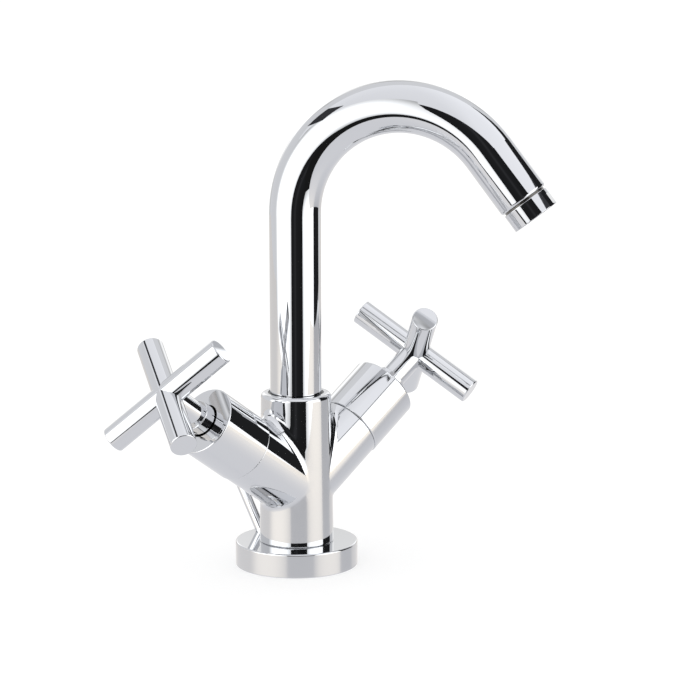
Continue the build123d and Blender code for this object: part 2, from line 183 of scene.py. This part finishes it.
def patch(name, corners, material, columns=1):
    """A panel in the studio frame, from a function of two shares that gives a point."""
    points, faces, places = [], [], []
    for i in range(columns + 1):
        for v in (0, 1):
            points.append(studio @ Vector(corners(i / columns, v)))
            places.append((i / columns, v))
    for i in range(columns):
        faces.append((2 * i, 2 * i + 2, 2 * i + 3, 2 * i + 1))
    made = new_object(name, points, faces, material)
    layer = made.data.uv_layers.new(name="UVMap")
    for loop in made.data.loops:
        layer.data[loop.index].uv = places[loop.vertex_index]
    mirror_only(made)


def upright(name, turns, heights, distance, material):
    """An upright curved panel round the pillar, between two turns from the lens and two heights."""

    def corner(u, v):
        turn = math.radians(turns[0] + u * (turns[1] - turns[0]))
        height = heights[0] + v * (heights[1] - heights[0])
        return distance * math.sin(turn), -distance * math.cos(turn), height

    patch(name, corner, material, columns=24)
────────
Give back each line above precisely as it stands.

» Written answer
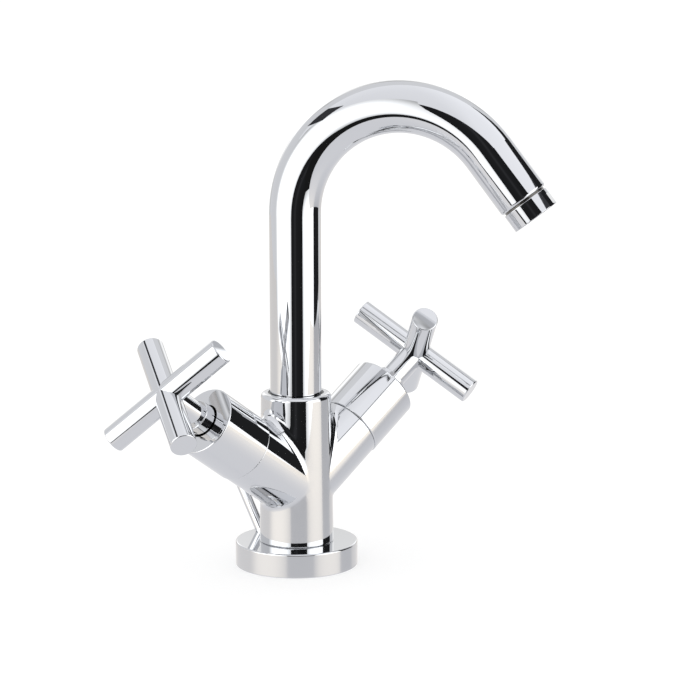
Continue the build123d and Blender code for this object: part 2, from line 183 of scene.py. This part finishes it.
def patch(name, corners, material, columns=1):
    """A panel in the studio frame, from a function of two shares that gives a point."""
    points, faces, places = [], [], []
    for i in range(columns + 1):
        for v in (0, 1):
            points.append(studio @ Vector(corners(i / columns, v)))
            places.append((i / columns, v))
    for i in range(columns):
        faces.append((2 * i, 2 * i + 2, 2 * i + 3, 2 * i + 1))
    made = new_object(name, points, faces, material)
    layer = made.data.uv_layers.new(name="UVMap")
    for loop in made.data.loops:
        layer.data[loop.index].uv = places[loop.vertex_index]
    mirror_only(made)


def upright(name, turns, heights, distance, material):
    """An upright curved panel round the pillar, between two turns from the lens and two heights."""

    def corner(u, v):
        turn = math.radians(turns[0] + u * (turns[1] - turns[0]))
        height = heights[0] + v * (heights[1] - heights[0])
        return distance * math.sin(turn), -distance * math.cos(turn), height

    patch(name, corner, material, columns=24)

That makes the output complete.